XXCLONE, available in both a freeware version and a “Pro Edition," may be of interest to some readers of this forum.

Quote:
We mentioned a few competing products at this site, Norton Ghost is probably the most notable example of XXCLONE's competitors.   Some of the usages of XXCLONE shares the common objective --- to clone a Windows disk.

However, XXCLONE has one very significant difference in its approach to the problem of cloning a Windows disk that makes it a class of its own.

XXCLONE views a Windows disk as a collection of files and directories and with a few exceptions, its access to data on the disk is carried out as a logical (file) access operations using the standard Windows file I/O Application Program Interface (API).

Whereas, nearly all of competing products on the market that are designed for disk cloning operations access the disk using physical, low-level (sector to sector) device I/O technique.

In short, XXCLONE is a special purpose file-copy utility with extra features to make the target volume self-bootable (this portion of the operation still requires low-level disk I/O).   It is not a disk-imaging tool that treats a disk as a collection of sectors.   Much of XXCLONE's advantages is a result this fundamental difference to its competing products.

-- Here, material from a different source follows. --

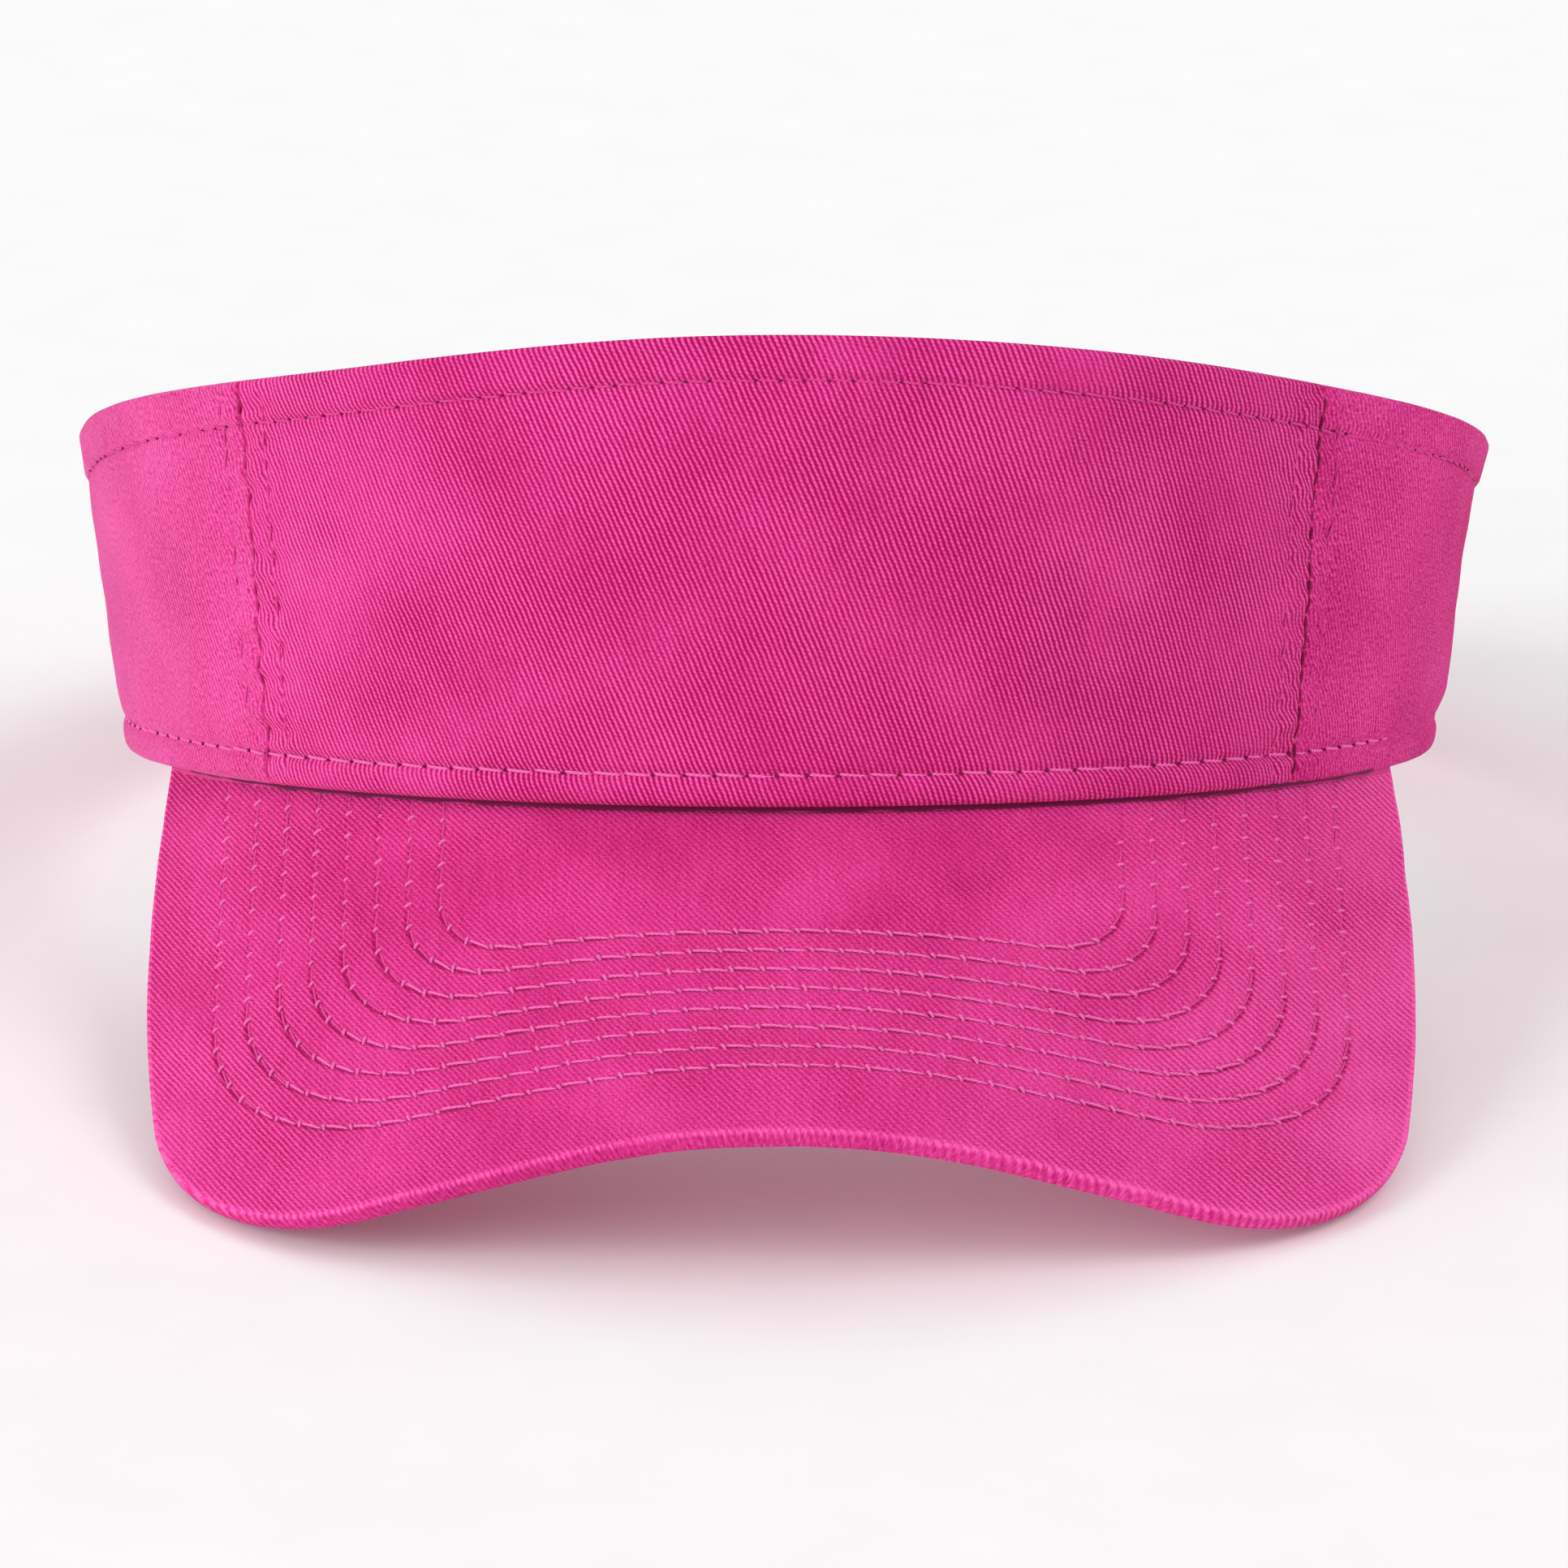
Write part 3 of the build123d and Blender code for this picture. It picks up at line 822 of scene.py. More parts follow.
def row_path(row):
    """Points and headings along a U of stitches, from one side to the other."""
    half, reach, radius, bow, centre_v = row_shape(row)
    corner_x = half - radius
    heading = math.atan2(centre_v - (reach - bow), corner_x)
    start_v = -(BAND_RADIUS - math.sqrt(ROOT_RADIUS**2 - half**2)) * math.cos(PITCH)
    side_length = centre_v - start_v
    corner_length = radius * heading
    front_length = bow * (math.pi / 2 - heading)
    total = side_length + corner_length + front_length
    place = np.arange(0, total, 0.1)
    x = np.full(place.shape, half)
    v = start_v + place
    corner = (place > side_length) & (place <= side_length + corner_length)
    turn = (place - side_length) / radius
    x = np.where(corner, corner_x + radius * np.cos(turn), x)
    v = np.where(corner, centre_v + radius * np.sin(turn), v)
    front = place > side_length + corner_length
    turn = heading + (place - side_length - corner_length) / bow
    x = np.where(front, bow * np.cos(turn), x)
    v = np.where(front, reach - bow + bow * np.sin(turn), v)
    path = np.stack([x, v], axis=-1)
    other = path[:-1][::-1] * (-1, 1)
    return np.concatenate([path, other])[::-1]


def beside(x, v):
    """1 where the nearest row of stitches runs along the brim's side, 0 across its front."""
    bends = [row_shape(row)[4] for row in range(BRIM_ROWS)]
    bend = np.interp(row_number(x, v), range(BRIM_ROWS), bends)
    return smooth_step(bend - v, -6.0, 4.0)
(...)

Here is a list of contrasting characteristics in the two approaches in the disk cloning problem.
  • When a clone operation is performed for the first time, all the files created on the target volume will be stored in a contiguous region.   Therefore, the clone operation in full backup mode automatically performs the so-called "de-frag" operations.
    The competing products that are based on a sector-to-sector duplication principle propagate the same degree of fragmentation found in the source volume to the target.
  • When the same clone operation is repeated for regular volume backup, XXCLONE can skip files that were unchanged since the previous backup.
    Disk-imaging products typically cannot perform an efficient backup operation in incremental mode (Note: some products do claim to skip unchanged sectors).
  • You may operate XXCLONE in a regular Windows session without stopping your routine use of the computers, since XXCLONE acts as a regular Windows applications for most of its operations.
    Disk-Imaging tools typically force you to terminate a Windows session and run in DOS mode.
  • XXCLONE can clone a volume into another with a different file system.   That is, you may clone a FAT volume into an NTFS volume or vice versa.

    Disk imaging products require the same type of file system between the source and the target volumes.
  • With XXCLONE, the target volume's size need not match that of the source.   As long as the target volume has the capacity to hold the files, it can even be smaller than the source volume.